Biodynamic wine, most often certified by Demeter International, adds a layer of agricultural philosophy on top of organic farming. The Demeter standard prohibits synthetic pesticides and fertilizers, requires specific preparations (field sprays and compost preparations numbered 500 through 508), and ties farming activities to a lunar calendar. Demeter certification is recognized in over 50 countries (Demeter International).
Natural wine sits outside all of this. No government body anywhere currently certifies a wine as "natural." The term describes a loose cluster of practices — native yeast fermentation, no fining or filtration, minimal or zero added sulfites — advocated by producers and importers but governed by no binding standard. France's Renaissance des Appellations association and Italy's VinNatur group maintain internal producer guidelines, but membership is voluntary and audit standards vary.
How it works
The production differences between these categories are concrete, not philosophical.
Certified organic viticulture prohibits synthetic herbicides, fungicides, and pesticides. Permitted interventions include copper sulfate (used to combat mildew), sulfur, and approved botanical preparations. The transition period from conventional to certified organic farming requires 3 years under both USDA and EU frameworks before grapes may be sold as organic.

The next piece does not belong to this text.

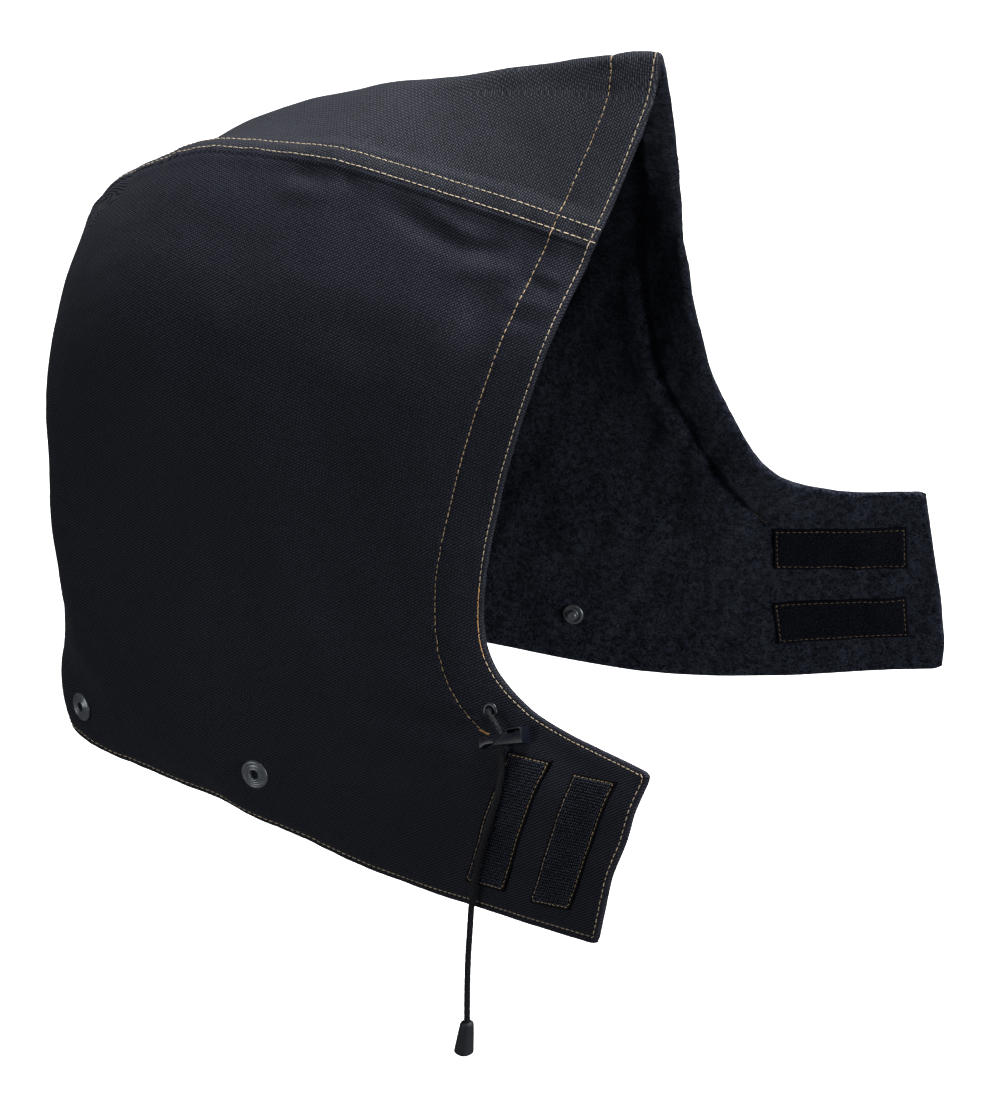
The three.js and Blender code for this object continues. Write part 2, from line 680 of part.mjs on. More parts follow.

In the cellar, the distinction sharpens. Conventional winemaking permits over 60 additives and processing aids under EU rules (EU Regulation 1308/2013), including tartaric acid for acidification, mega-purple for color adjustment, and commercial yeasts selected for predictable fermentation profiles. Organic winemaking restricts but does not eliminate additives — sulfites remain the most discussed variable.
Natural winemaking, by contrast, typically involves:
- Organic or biodynamic grape farming (though not universally certified)

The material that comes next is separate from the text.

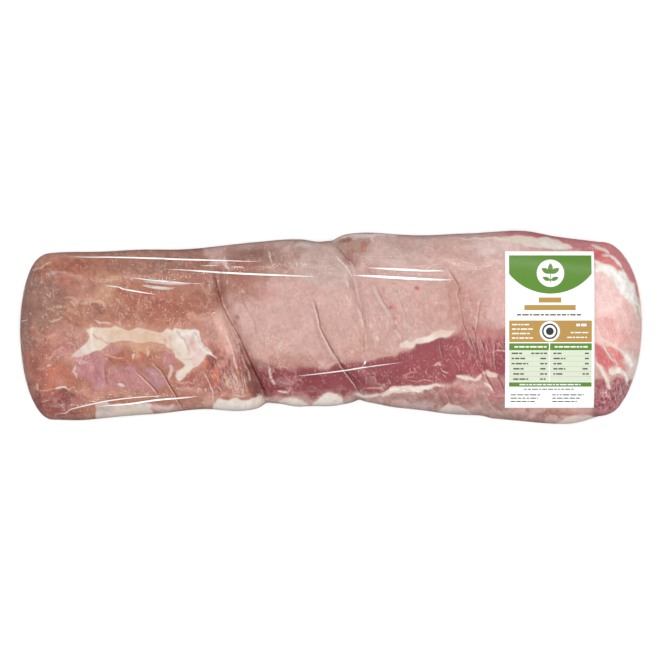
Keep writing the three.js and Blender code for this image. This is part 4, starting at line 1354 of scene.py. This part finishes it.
# %% [markdown]
# ## Threads and folds: lines that lie on a surface
#
# Two kinds of thin line remain. Threads of white connective tissue lie on the meat, and where shrink
# film is pulled hardest it gathers into long thin folds that shine; their near-white colour is a painted
# highlight, standing in for the lamps' reflections along them. Both could be painted, but only real
# ridges catch the light from every side. Each is a line drawn in front of the loin. One Geometry Nodes
# tree serves both: it throws the line onto a surface along each point's aim, thickens it to a round
# ridge that tapers to nothing at both ends, and notes how clear the ridge is along its length.

# %% Geometry Nodes helpers
STAND_OFF = 150.0
END_STAND_OFF = 350.0


def new_tree(name, sockets):
    """A Geometry Nodes tree with a geometry input and output and further named inputs."""
    tree = bpy.data.node_groups.new(name, "GeometryNodeTree")
    tree.interface.new_socket("Geometry", in_out="INPUT", socket_type="NodeSocketGeometry")
    tree.interface.new_socket("Geometry", in_out="OUTPUT", socket_type="NodeSocketGeometry")
    for title, kind in sockets:
        tree.interface.new_socket(title, in_out="INPUT", socket_type=kind)
    start = tree.nodes.new("NodeGroupInput")
    end = tree.nodes.new("NodeGroupOutput")
    return tree, start.outputs, end.inputs[0]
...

- Native or "ambient" yeast fermentation rather than inoculated commercial strains
- No or very low sulfite additions at bottling (typically below 30 ppm total)
- No fining agents such as egg whites, casein, or bentonite
- No filtration, leaving the wine visually cloudy or hazy in many cases
The result can be striking — funky, textured, genuinely different in profile — or unstable, particularly when the wine travels long distances at inconsistent temperatures.
Common scenarios
Most consumers encounter natural and organic wines through three channels: specialty retail, restaurant wine lists, and direct import.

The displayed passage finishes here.